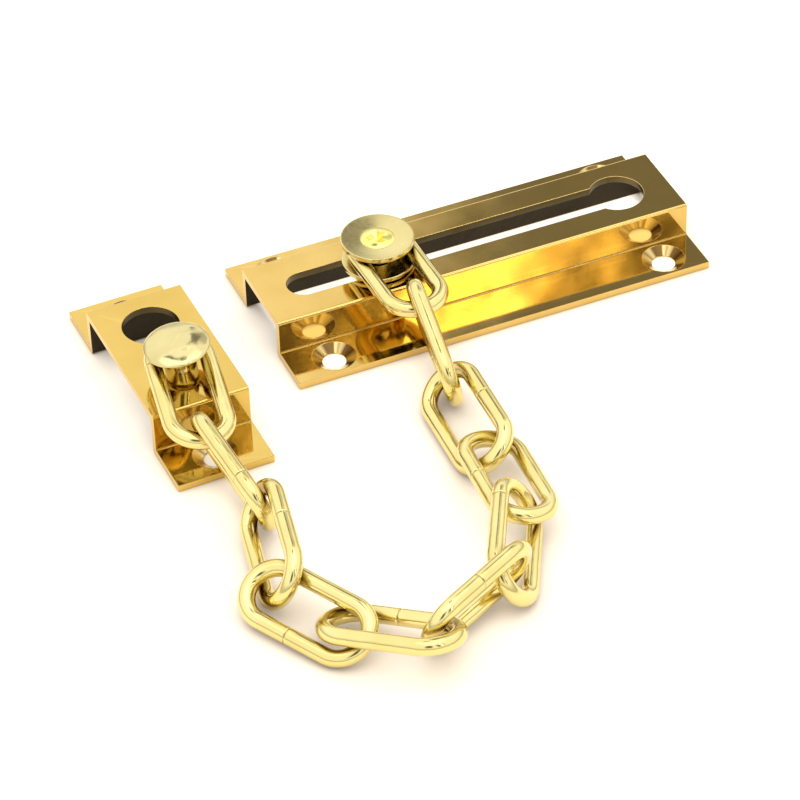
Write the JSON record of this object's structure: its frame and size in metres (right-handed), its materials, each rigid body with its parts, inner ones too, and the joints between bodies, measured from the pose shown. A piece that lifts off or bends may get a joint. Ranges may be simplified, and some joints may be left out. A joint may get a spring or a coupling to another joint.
{
  "type": "door chain guard",
  "caption": "Brass door chain guard: slotted track plate with a keyhole and sliding knob, an oval-link chain and a keeper plate whose stud holds the chain's free end.",
  "frame": {"origin": "centre of the overall bounding box in plan, at the level of the flanges' undersides (the door face, here the floor)", "axes": "+X along the track plate towards its keyhole, +Y from the chain's bight towards the plates, +Z out of the door face"},
  "size_m": [0.1526, 0.1575, 0.0244],
  "materials": {
    "track": "polished",
    "keeper": "polished",
    "chain": "polished",
    "stud": "polished",
    "pin": "satin",
    "collar": "polished",
    "knob": "polished",
    "screw": "polished"
  },
  "bodies": {
    "track": {"track_plate": "track"},
    "slider": {"slider_pin": "pin", "slider_collar": "collar", "slider_knob": "knob", "slider_screw": "screw"},
    "link_11": {"link_11": "chain"},
    "link_10": {"link_10": "chain"},
    "link_09": {"link_09": "chain"},
    "link_08": {"link_08": "chain"},
    "link_07": {"link_07": "chain"},
    "link_06": {"link_06": "chain"},
    "link_05": {"link_05": "chain"},
    "link_04": {"link_04": "chain"},
    "link_03": {"link_03": "chain"},
    "link_02": {"link_02": "chain"},
    "link_01": {"link_01": "chain"},
    "keeper": {"keeper_plate": "keeper", "keeper_stud": "stud"}
  },
  "joints": [
    {"name": "slider_slide", "type": "slide", "parent": "track", "child": "slider", "axis": [1, 0, 0], "range_m": [-0.0205, 0.0649]},
    {"name": "link_11_hinge", "type": "hinge", "parent": "slider", "child": "link_11", "pos_m": [-0.0023, 0.0536, 0.0149], "axis": [0, 0, 1], "range_deg": [-40, 32]},
    {"name": "link_10_hinge", "type": "hinge", "parent": "link_11", "child": "link_10", "pos_m": [-0.0003, 0.035, 0.0141], "axis": [0, 0, 1], "range_deg": [-29, 10]},
    {"name": "link_09_hinge", "type": "hinge", "parent": "link_10", "child": "link_09", "pos_m": [-0.0041, 0.0095, 0.0085], "axis": [0, 0, 1], "range_deg": [-13, 35]},
    {"name": "link_08_hinge", "type": "hinge", "parent": "link_09", "child": "link_08", "pos_m": [-0.006, -0.019, 0.0067], "axis": [0, 0, 1], "range_deg": [-8, 26]},
    {"name": "link_07_hinge", "type": "hinge", "parent": "link_08", "child": "link_07", "pos_m": [-0.0059, -0.0368, 0.0078], "axis": [0, 0, 1], "range_deg": [-8, 24.5]},
    {"name": "link_06_hinge", "type": "hinge", "parent": "link_07", "child": "link_06", "pos_m": [-0.0188, -0.0597, 0.0095], "axis": [0, 0, 1], "range_deg": [-5, 24]},
    {"name": "link_05_hinge", "type": "hinge", "parent": "link_06", "child": "link_05", "pos_m": [-0.0429, -0.0693, 0.0077], "axis": [0, 0, 1], "range_deg": [-8.5, 26]},
    {"name": "link_04_hinge", "type": "hinge", "parent": "link_05", "child": "link_04", "pos_m": [-0.0593, -0.0601, 0.0052], "axis": [0, 0, -1], "range_deg": [-27, 5]},
    {"name": "link_03_hinge", "type": "hinge", "parent": "link_04", "child": "link_03", "pos_m": [-0.0675, -0.0405, 0.0058], "axis": [0, 0, 1], "range_deg": [-6, 6]},
    {"name": "link_02_hinge", "type": "hinge", "parent": "link_03", "child": "link_02", "pos_m": [-0.0607, -0.0152, 0.0088], "axis": [0, 0, 1], "range_deg": [-8, 9]},
    {"name": "link_01_hinge", "type": "hinge", "parent": "link_02", "child": "link_01", "pos_m": [-0.0647, 0.014, 0.0139], "axis": [0, 0, 1], "range_deg": [-21.5, 7.5]},
    {"name": "keeper_hinge", "type": "hinge", "parent": "link_01", "child": "keeper", "pos_m": [-0.062, 0.0311, 0.0125], "axis": [0, 0, 1], "range_deg": [-18, 60]}
  ],
  "couplings": [
    {"joint": "link_10_hinge", "follows": "slider_slide", "rad_per_m": -7.503},
    {"joint": "link_07_hinge", "follows": "slider_slide", "rad_per_m": 6.347},
    {"joint": "link_05_hinge", "follows": "slider_slide", "rad_per_m": 6.777},
    {"joint": "link_01_hinge", "follows": "slider_slide", "rad_per_m": -5.585}
  ]
}
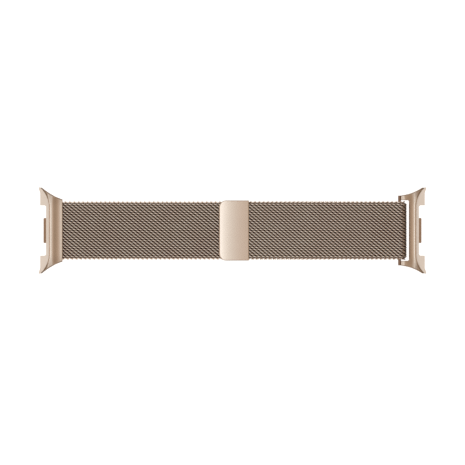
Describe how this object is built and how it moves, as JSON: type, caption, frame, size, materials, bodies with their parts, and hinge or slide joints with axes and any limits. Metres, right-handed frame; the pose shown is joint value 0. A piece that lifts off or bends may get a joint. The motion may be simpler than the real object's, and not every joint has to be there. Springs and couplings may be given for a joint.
{
  "type": "watch band",
  "caption": "Woven steel mesh watch band closed on a magnetic clasp, with quick-release adapters for a rounded watch case at both ends.",
  "frame": {"origin": "centre of the band's length and width, on the surface that it lies on", "axes": "+X along the band towards the loop adapter, +Y across it, +Z away from the wrist"},
  "size_m": [0.1322, 0.0298, 0.0043],
  "materials": {
    "shell_steel": "champagne-coloured coating on satin steel",
    "ledge_steel": "champagne-coloured coating on fine-blasted steel",
    "clasp_steel": "champagne-coloured coating on polished steel",
    "mesh_steel": "champagne-coloured coating on woven round wire",
    "bar_steel": "dark bronze-coloured coating",
    "latch_steel": "bronze-coloured coating, fine-ground",
    "button_steel": "bronze-coloured coating, fine-ground",
    "spring_steel": "bare drawn spring wire",
    "screw_steel": "turned steel with a driver slot",
    "yoke_steel": "bare rolled steel sheet",
    "magnet": "nickel-plated magnet blocks"
  },
  "bodies": {
    "left_adapter": {"left_lug_shell": "shell_steel", "left_mesh_end_bar": "mesh_steel", "left_dock_plate": "ledge_steel", "left_latch_springs": "spring_steel", "left_bottom_cover": "ledge_steel", "left_cover_screws": "screw_steel"},
    "left_latch_slide": {"left_latch": "latch_steel"},
    "left_button": {"left_release_button": "button_steel"},
    "mesh_link_1": {"mesh_link_1": "mesh_steel"},
    "mesh_link_2": {"mesh_link_2": "mesh_steel"},
    "mesh_link_3": {"mesh_link_3": "mesh_steel"},
    "mesh_link_4": {"mesh_link_4": "mesh_steel"},
    "mesh_link_5": {"mesh_link_5": "mesh_steel"},
    "mesh_link_6": {"mesh_link_6": "mesh_steel"},
    "mesh_link_7": {"mesh_link_7": "mesh_steel"},
    "mesh_link_8": {"mesh_link_8": "mesh_steel"},
    "mesh_link_9": {"mesh_link_9": "mesh_steel"},
    "mesh_link_10": {"mesh_link_10": "mesh_steel"},
    "mesh_link_11": {"mesh_link_11": "mesh_steel"},
    "mesh_link_12": {"mesh_link_12": "mesh_steel"},
    "mesh_fold": {"mesh_fold": "mesh_steel"},
    "tail_link_1": {"tail_link_1": "mesh_steel"},
    "tail_link_2": {"tail_link_2": "mesh_steel"},
    "tail_link_3": {"tail_link_3": "mesh_steel"},
    "tail_link_4": {"tail_link_4": "mesh_steel"},
    "tail_link_5": {"tail_link_5": "mesh_steel"},
    "tail_link_6": {"tail_link_6": "mesh_steel"},
    "clasp": {"clasp_mesh_end_bar": "mesh_steel", "clasp_base_plate": "clasp_steel", "clasp_magnets": "magnet", "clasp_yoke_plate": "yoke_steel", "clasp_cover": "clasp_steel"},
    "right_adapter": {"right_loop_shell": "shell_steel", "right_crossbar": "bar_steel", "right_dock_plate": "ledge_steel", "right_latch_springs": "spring_steel", "right_bottom_cover": "ledge_steel", "right_cover_screws": "screw_steel"},
    "right_latch_slide": {"right_latch": "latch_steel"},
    "right_button": {"right_release_button": "button_steel"}
  },
  "joints": [
    {"name": "mesh_flex_01", "type": "hinge", "parent": "left_adapter", "child": "mesh_link_1", "pos_m": [-0.0576, 0, 0.00065], "axis": [0, 1, 0], "range_deg": [-20, 20]},
    {"name": "mesh_flex_02", "type": "hinge", "parent": "mesh_link_1", "child": "mesh_link_2", "pos_m": [-0.04883, 0, 0.00065], "axis": [0, 1, 0], "range_deg": [-20, 20]},
    {"name": "mesh_flex_03", "type": "hinge", "parent": "mesh_link_2", "child": "mesh_link_3", "pos_m": [-0.04007, 0, 0.00065], "axis": [0, 1, 0], "range_deg": [-20, 20]},
    {"name": "mesh_flex_04", "type": "hinge", "parent": "mesh_link_3", "child": "mesh_link_4", "pos_m": [-0.0313, 0, 0.00065], "axis": [0, 1, 0], "range_deg": [-20, 20]},
    {"name": "mesh_flex_05", "type": "hinge", "parent": "mesh_link_4", "child": "mesh_link_5", "pos_m": [-0.02253, 0, 0.00065], "axis": [0, 1, 0], "range_deg": [-20, 20]},
    {"name": "mesh_flex_06", "type": "hinge", "parent": "mesh_link_5", "child": "mesh_link_6", "pos_m": [-0.01376, 0, 0.00065], "axis": [0, 1, 0], "range_deg": [-20, 20]},
    {"name": "mesh_flex_07", "type": "hinge", "parent": "mesh_link_6", "child": "mesh_link_7", "pos_m": [-0.005, 0, 0.00065], "axis": [0, 1, 0], "range_deg": [-20, 20]},
    {"name": "mesh_flex_08", "type": "hinge", "parent": "mesh_link_7", "child": "mesh_link_8", "pos_m": [0.006, 0, 0.00135], "axis": [0, 1, 0], "range_deg": [-20, 20]},
    {"name": "mesh_flex_09", "type": "hinge", "parent": "mesh_link_8", "child": "mesh_link_9", "pos_m": [0.0144, 0, 0.00135], "axis": [0, 1, 0], "range_deg": [-20, 20]},
    {"name": "mesh_flex_10", "type": "hinge", "parent": "mesh_link_9", "child": "mesh_link_10", "pos_m": [0.0228, 0, 0.00135], "axis": [0, 1, 0], "range_deg": [-20, 20]},
    {"name": "mesh_flex_11", "type": "hinge", "parent": "mesh_link_10", "child": "mesh_link_11", "pos_m": [0.0312, 0, 0.00135], "axis": [0, 1, 0], "range_deg": [-20, 20]},
    {"name": "mesh_flex_12", "type": "hinge", "parent": "mesh_link_11", "child": "mesh_link_12", "pos_m": [0.0396, 0, 0.00135], "axis": [0, 1, 0], "range_deg": [-20, 20]},
    {"name": "mesh_flex_13", "type": "hinge", "parent": "mesh_link_12", "child": "mesh_fold", "pos_m": [0.048, 0, 0.00135], "axis": [0, 1, 0], "range_deg": [-20, 20]},
    {"name": "clasp_lift", "type": "hinge", "parent": "mesh_fold", "child": "tail_link_1", "pos_m": [0.0535, 0, 0.00352], "axis": [0, 1, 0], "range_deg": [0, 110]},
    {"name": "tail_flex_1", "type": "hinge", "parent": "tail_link_1", "child": "tail_link_2", "pos_m": [0.048, 0, 0.00135], "axis": [0, 1, 0], "range_deg": [-20, 20]},
    {"name": "tail_flex_2", "type": "hinge", "parent": "tail_link_2", "child": "tail_link_3", "pos_m": [0.0396, 0, 0.00135], "axis": [0, 1, 0], "range_deg": [-20, 20]},
    {"name": "tail_flex_3", "type": "hinge", "parent": "tail_link_3", "child": "tail_link_4", "pos_m": [0.0312, 0, 0.00135], "axis": [0, 1, 0], "range_deg": [-20, 20]},
    {"name": "tail_flex_4", "type": "hinge", "parent": "tail_link_4", "child": "tail_link_5", "pos_m": [0.0228, 0, 0.00135], "axis": [0, 1, 0], "range_deg": [-20, 20]},
    {"name": "tail_flex_5", "type": "hinge", "parent": "tail_link_5", "child": "tail_link_6", "pos_m": [0.0144, 0, 0.00135], "axis": [0, 1, 0], "range_deg": [-20, 20]},
    {"name": "tail_flex_6", "type": "hinge", "parent": "tail_link_6", "child": "clasp", "pos_m": [0.006, 0, 0.00135], "axis": [0, 1, 0], "range_deg": [-20, 20]},
    {"name": "adapter_swing", "type": "hinge", "parent": "mesh_fold", "child": "right_adapter", "pos_m": [0.057, 0, 0.00205], "axis": [0, 1, 0], "range_deg": [-70, 70]},
    {"name": "button_left", "type": "slide", "parent": "left_adapter", "child": "left_button", "axis": [0, 0, 1], "range_m": [0, 0.0005], "stiffness_N_per_m": 400, "springref_m": -0.0003},
    {"name": "latch_left", "type": "slide", "parent": "left_adapter", "child": "left_latch_slide", "axis": [1, 0, 0], "range_m": [0, 0.00075], "deforming": ["left_latch_springs"]},
    {"name": "button_right", "type": "slide", "parent": "right_adapter", "child": "right_button", "axis": [0, 0, 1], "range_m": [0, 0.0005], "stiffness_N_per_m": 400, "springref_m": -0.0003},
    {"name": "latch_right", "type": "slide", "parent": "right_adapter", "child": "right_latch_slide", "axis": [-1, 0, 0], "range_m": [0, 0.00075], "deforming": ["right_latch_springs"]}
  ],
  "couplings": [
    {"joint": "tail_flex_1", "follows": "mesh_flex_13", "ratio": -1},
    {"joint": "tail_flex_2", "follows": "mesh_flex_12", "ratio": -1},
    {"joint": "tail_flex_3", "follows": "mesh_flex_11", "ratio": -1},
    {"joint": "tail_flex_4", "follows": "mesh_flex_10", "ratio": -1},
    {"joint": "tail_flex_5", "follows": "mesh_flex_09", "ratio": -1},
    {"joint": "tail_flex_6", "follows": "mesh_flex_08", "ratio": -1},
    {"joint": "latch_left", "follows": "button_left", "ratio": 1.5},
    {"joint": "latch_right", "follows": "button_right", "ratio": 1.5}
  ]
}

┄┄┄┄┄┄

### WORK REQUIRED
Copy out each line of the data containing the string "from".

### WRITTEN ANSWER
Write the JSON record of this object's structure: its frame and size in metres (right-handed), its materials, each rigid body with its parts, inner ones too, and the joints between bodies, measured from the pose shown. A piece that lifts off or bends may get a joint. Ranges may be simplified, and some joints may be left out. A joint may get a spring or a coupling to another joint.
  "frame": {"origin": "centre of the overall bounding box in plan, at the level of the flanges' undersides (the door face, here the floor)", "axes": "+X along the track plate towards its keyhole, +Y from the chain's bight towards the plates, +Z out of the door face"},
  "frame": {"origin": "centre of the band's length and width, on the surface that it lies on", "axes": "+X along the band towards the loop adapter, +Y across it, +Z away from the wrist"},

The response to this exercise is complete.